** Begin **

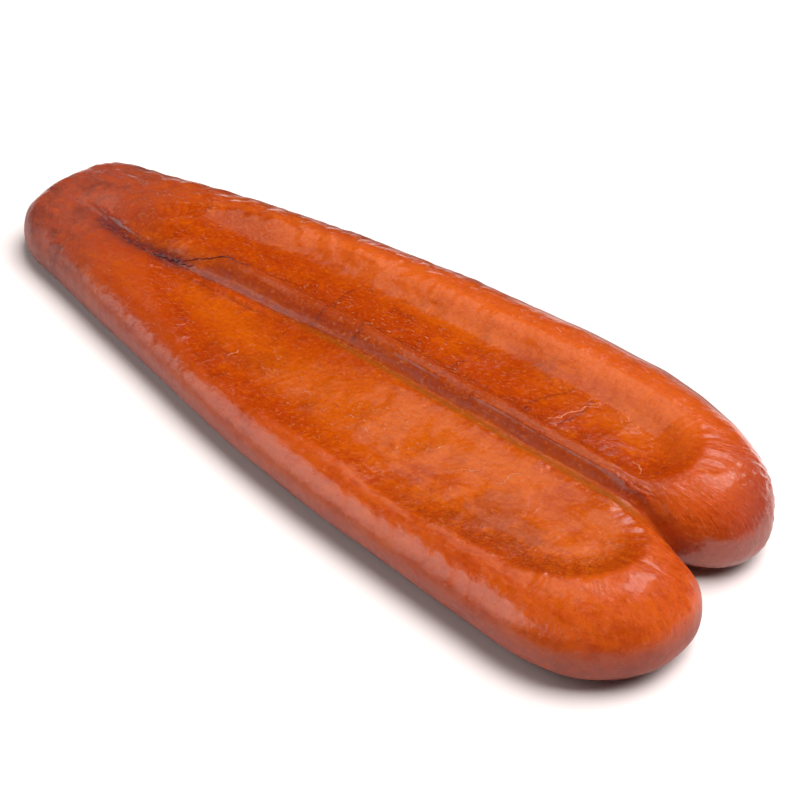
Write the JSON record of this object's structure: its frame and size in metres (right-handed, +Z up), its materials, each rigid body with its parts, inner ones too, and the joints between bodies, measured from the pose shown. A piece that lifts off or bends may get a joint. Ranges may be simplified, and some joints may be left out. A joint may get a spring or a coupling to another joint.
{
  "type": "dried mullet roe",
  "caption": "Whole pair of salted, pressed and dried fish roe lobes, joined at one end and free and rounded at the other, with a flat underside to rest on.",
  "frame": {"origin": "middle of the footprint on the surface that the roe rests on", "axes": "+X along the pair from its joined end to its free ends, +Y across the pair towards the narrower-reaching rear lobe, +Z up"},
  "size_m": [0.2196, 0.09, 0.0182],
  "materials": {
    "cured_roe": "amber-orange cured roe under a thin glossy membrane: waxy and slightly translucent, with fine egg grain, dark blood vessels and browner rims"
  },
  "bodies": {
    "root": {"mullet_roe": "cured_roe"}
  },
  "joints": []
}
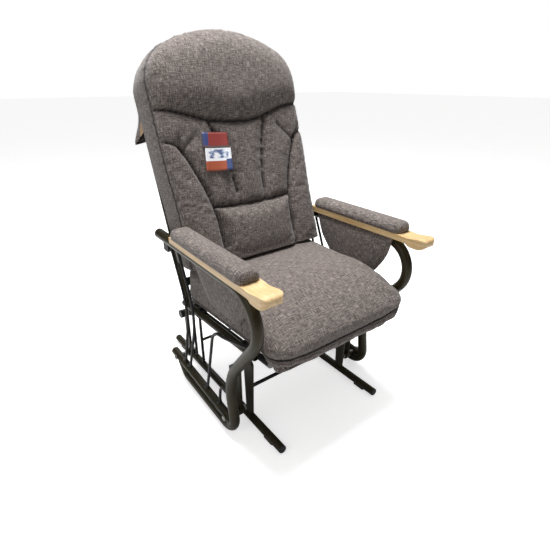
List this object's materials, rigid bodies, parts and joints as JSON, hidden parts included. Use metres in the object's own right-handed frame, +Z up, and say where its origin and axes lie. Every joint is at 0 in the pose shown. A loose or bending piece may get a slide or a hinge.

** End **

## Work required:
Repeat every entry word for word.

## Answer for this exercise:
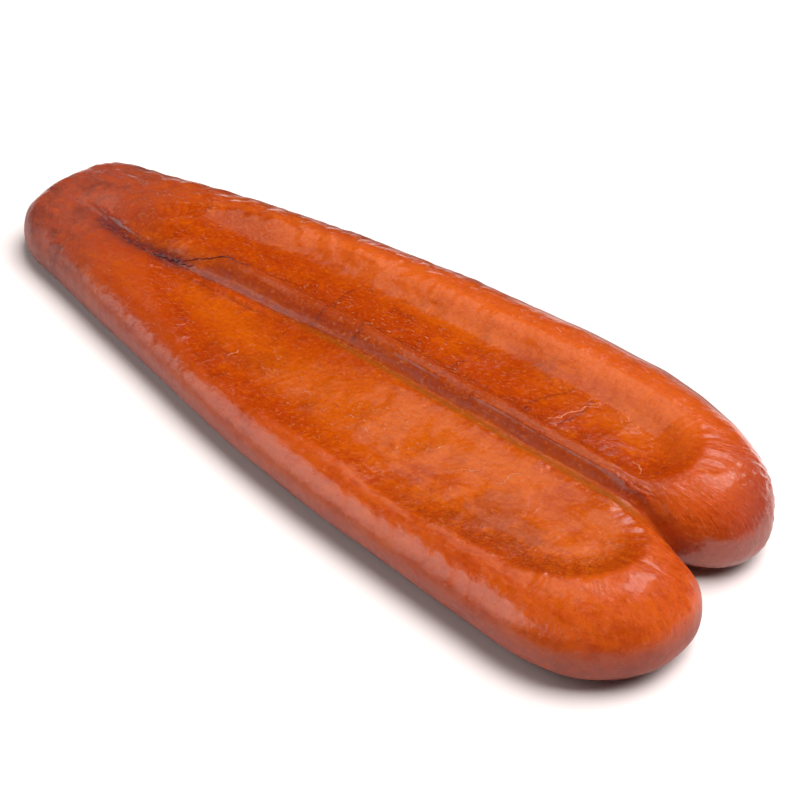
Write the JSON record of this object's structure: its frame and size in metres (right-handed, +Z up), its materials, each rigid body with its parts, inner ones too, and the joints between bodies, measured from the pose shown. A piece that lifts off or bends may get a joint. Ranges may be simplified, and some joints may be left out. A joint may get a spring or a coupling to another joint.
{
  "type": "dried mullet roe",
  "caption": "Whole pair of salted, pressed and dried fish roe lobes, joined at one end and free and rounded at the other, with a flat underside to rest on.",
  "frame": {"origin": "middle of the footprint on the surface that the roe rests on", "axes": "+X along the pair from its joined end to its free ends, +Y across the pair towards the narrower-reaching rear lobe, +Z up"},
  "size_m": [0.2196, 0.09, 0.0182],
  "materials": {
    "cured_roe": "amber-orange cured roe under a thin glossy membrane: waxy and slightly translucent, with fine egg grain, dark blood vessels and browner rims"
  },
  "bodies": {
    "root": {"mullet_roe": "cured_roe"}
  },
  "joints": []
}
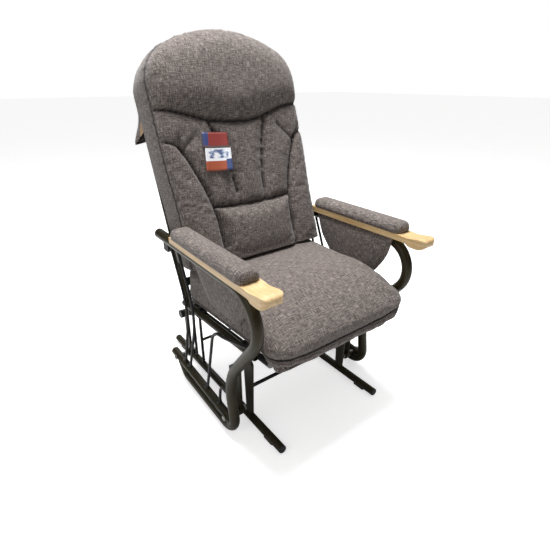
List this object's materials, rigid bodies, parts and joints as JSON, hidden parts included. Use metres in the object's own right-handed frame, +Z up, and say where its origin and axes lie. Every joint is at 0 in the pose shown. A loose or bending piece may get a slide or a hinge.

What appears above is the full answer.